>> begin

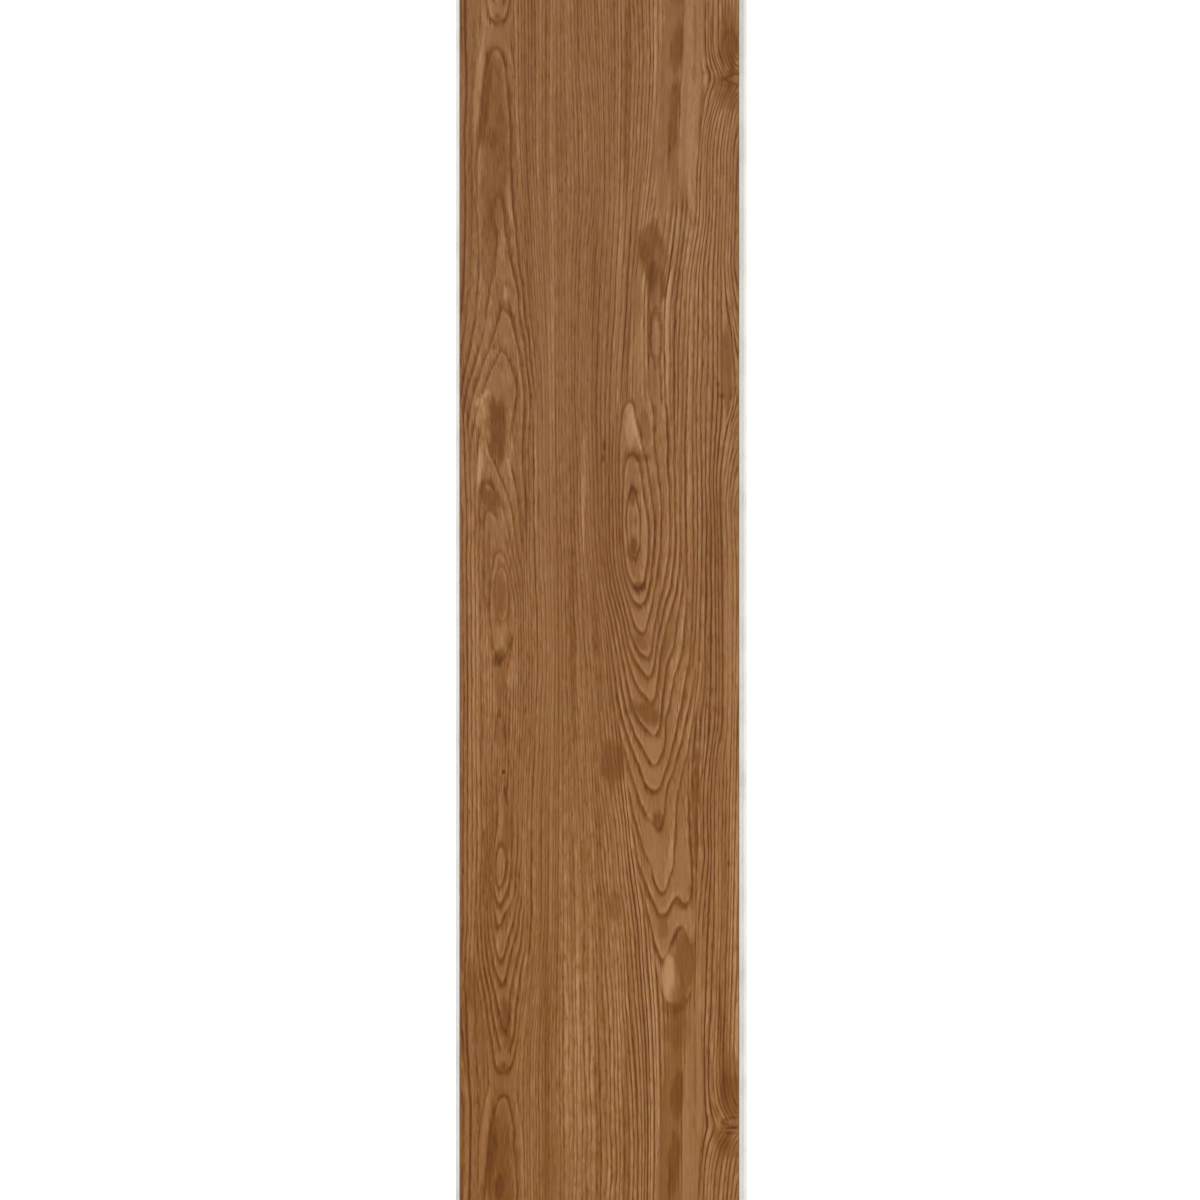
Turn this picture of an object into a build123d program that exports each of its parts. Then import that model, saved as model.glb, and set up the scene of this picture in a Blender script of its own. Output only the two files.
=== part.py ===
from build123d import *
import os

# One rigid core vinyl floor plank, lying face up. The board is pressed as one piece, and its four edges
# are milled for a glueless joint: a tongue and a groove that angle together along the long edges, and two
# hooks that drop together at the short ends.
# Sizes are in millimetres. +X is across the plank, +Y along it and +Z up out of the printed face.
# The origin is on the underside, below the middle of the face.

# Board
face_length = 1220.0        # laid length, from joint line to joint line
face_width = 180.0          # laid width, from joint line to joint line
thickness = 5.0             # underside to wear surface
face_bevel = 0.7            # leg of the bevel round the face
bottom_bevel = 0.25         # leg of the broken corners round the underside
play = 0.05                 # clearance between a milled edge and the edge it mates with

# Angling joint of the long edges
upper_lip = 1.75            # board above the groove
lower_lip = 1.3             # lower lip at its thinnest, in its hollow
groove_depth = 2.4          # into the board from the joint line
groove_round = 0.5          # radius of the groove's inner corners
tongue_flat = 1.2           # flat of the tongue's upper side, which the groove bears on
tip_drop = 0.4              # fall of the tongue's upper side from its flat to its tip
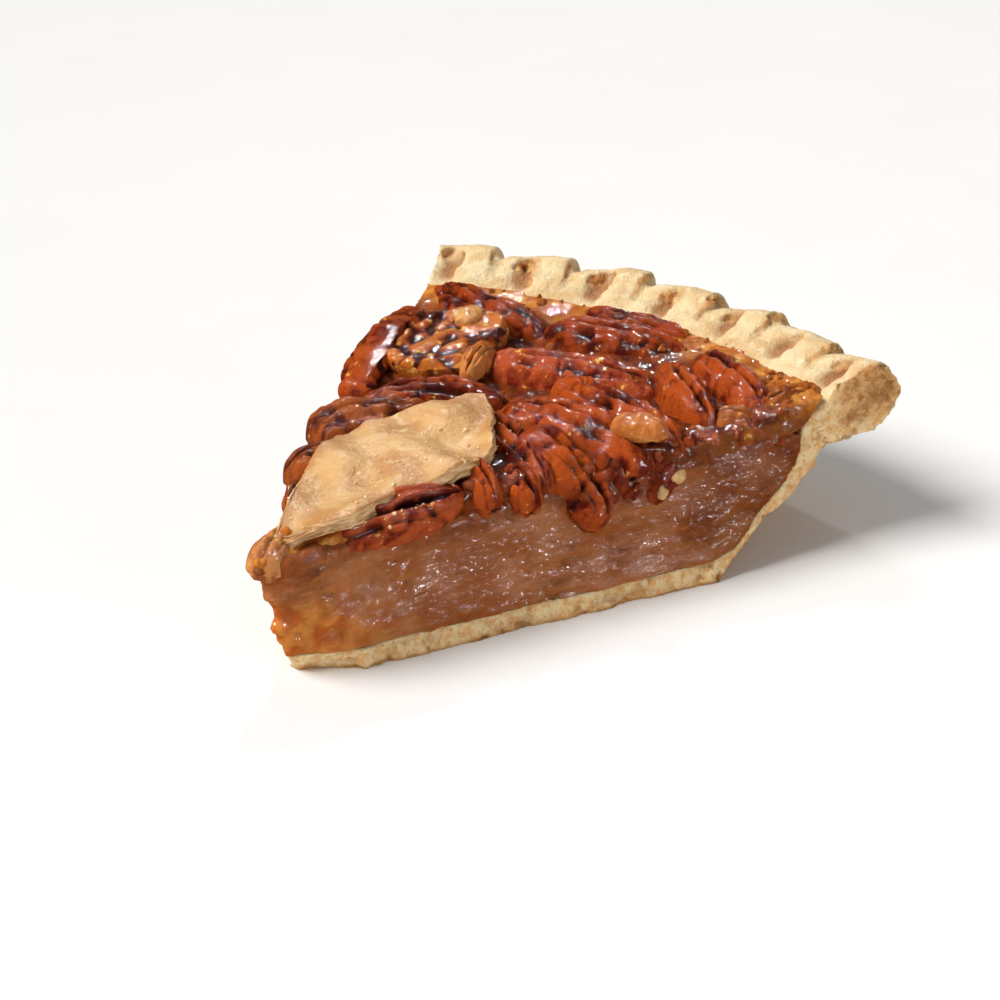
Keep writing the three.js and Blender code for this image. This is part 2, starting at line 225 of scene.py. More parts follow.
def turned(name, profile, angles, shape):
    """A solid of revolution, its rings moved by shape(radius, angle, height). Ends lie on the axis."""
    rings = []
    for r, z in profile[1:-1]:
        radius, height = shape(np.full(len(angles), r), angles, np.full(len(angles), z))
        rings.append(np.stack([radius * np.cos(angles), radius * np.sin(angles), height], 1))
    return ring_piece(name, rings, (0, 0, profile[0][1]), (0, 0, profile[-1][1]))


def wedge(relief, relief_scale, tip_start):
    """What the knife leaves: level outlines stacked up, with uneven walls."""
    count = math.ceil((KNIFE_REACH - tip_start) / KNIFE_STEP) + 1
    distances = tip_start + KNIFE_STEP * np.arange(count)

    def wall(r, z, side):
        angle = side * HALF_ANGLE
        offset = relief * noise(r / relief_scale, z / relief_scale, 10 * side + 40)
        if side > 0:
            offset = offset + FAR_WALL_BULGE * smoothstep(r, 0, 26) * (1 - smoothstep(r, 84, 108))
        else:
            lean = NEAR_WALL_LEAN * max(0, 1 - z / CUSTARD_TOP)
            offset = offset + lean * smoothstep(r, 1, 14) * (1 - smoothstep(r, 92, 118))
        pull = along(TIP_OVERHANG, z) * bump(r, 0, TIP_REACH)
        x = r * math.cos(angle) - offset * math.sin(HALF_ANGLE) - pull
        y = r * math.sin(angle) + side * offset * math.cos(HALF_ANGLE)
        return np.stack([x, y, np.full_like(x, z)], 1)

    rings = []
    for z in np.arange(KNIFE_FOOT, KNIFE_TOP, KNIFE_STEP):
        rings.append(np.concatenate([wall(distances[::-1], z, -1), wall(distances, z, 1)]))
    middle = KNIFE_REACH / 2
    return ring_piece("knife", rings, (middle, 0, rings[0][0, 2]), (middle, 0, rings[-1][0, 2]))


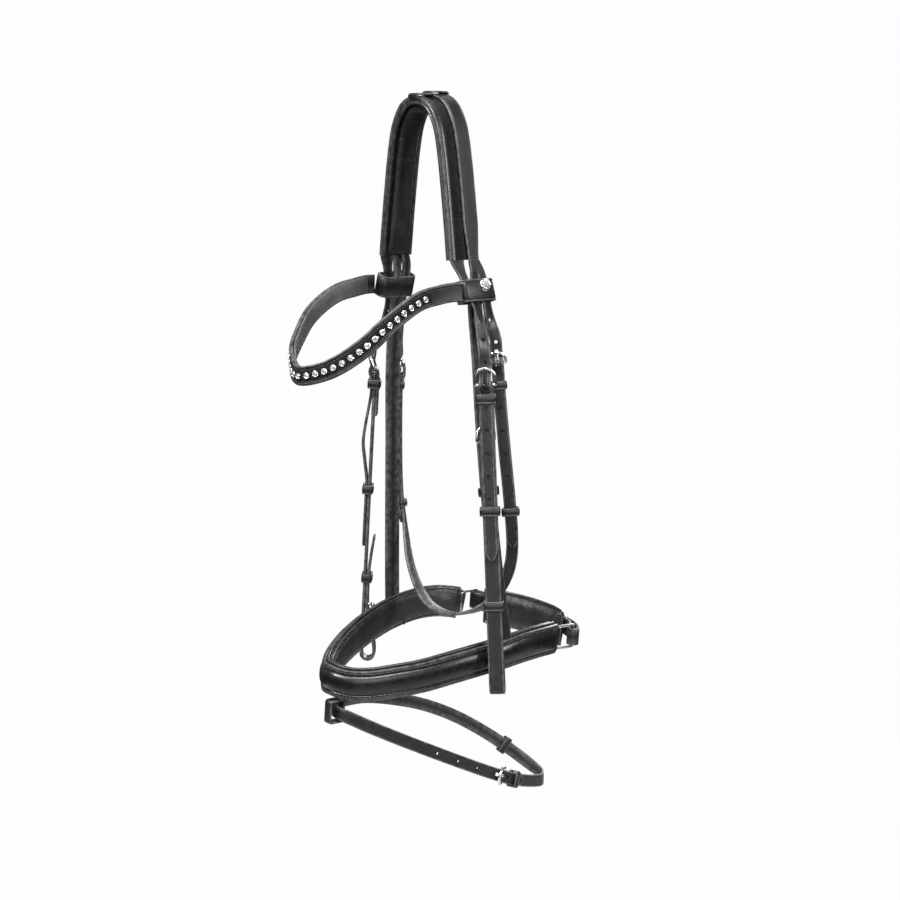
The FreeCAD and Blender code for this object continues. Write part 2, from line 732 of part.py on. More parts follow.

>> end

Return only the stretch of the material above from the line holding "Keep writing the" through the line holding "return np.stack([x, y, np.full_like(x, z)], 1)", copied exactly.

Keep writing the three.js and Blender code for this image. This is part 2, starting at line 225 of scene.py. More parts follow.
def turned(name, profile, angles, shape):
    """A solid of revolution, its rings moved by shape(radius, angle, height). Ends lie on the axis."""
    rings = []
    for r, z in profile[1:-1]:
        radius, height = shape(np.full(len(angles), r), angles, np.full(len(angles), z))
        rings.append(np.stack([radius * np.cos(angles), radius * np.sin(angles), height], 1))
    return ring_piece(name, rings, (0, 0, profile[0][1]), (0, 0, profile[-1][1]))


def wedge(relief, relief_scale, tip_start):
    """What the knife leaves: level outlines stacked up, with uneven walls."""
    count = math.ceil((KNIFE_REACH - tip_start) / KNIFE_STEP) + 1
    distances = tip_start + KNIFE_STEP * np.arange(count)

    def wall(r, z, side):
        angle = side * HALF_ANGLE
        offset = relief * noise(r / relief_scale, z / relief_scale, 10 * side + 40)
        if side > 0:
            offset = offset + FAR_WALL_BULGE * smoothstep(r, 0, 26) * (1 - smoothstep(r, 84, 108))
        else:
            lean = NEAR_WALL_LEAN * max(0, 1 - z / CUSTARD_TOP)
            offset = offset + lean * smoothstep(r, 1, 14) * (1 - smoothstep(r, 92, 118))
        pull = along(TIP_OVERHANG, z) * bump(r, 0, TIP_REACH)
        x = r * math.cos(angle) - offset * math.sin(HALF_ANGLE) - pull
        y = r * math.sin(angle) + side * offset * math.cos(HALF_ANGLE)
        return np.stack([x, y, np.full_like(x, z)], 1)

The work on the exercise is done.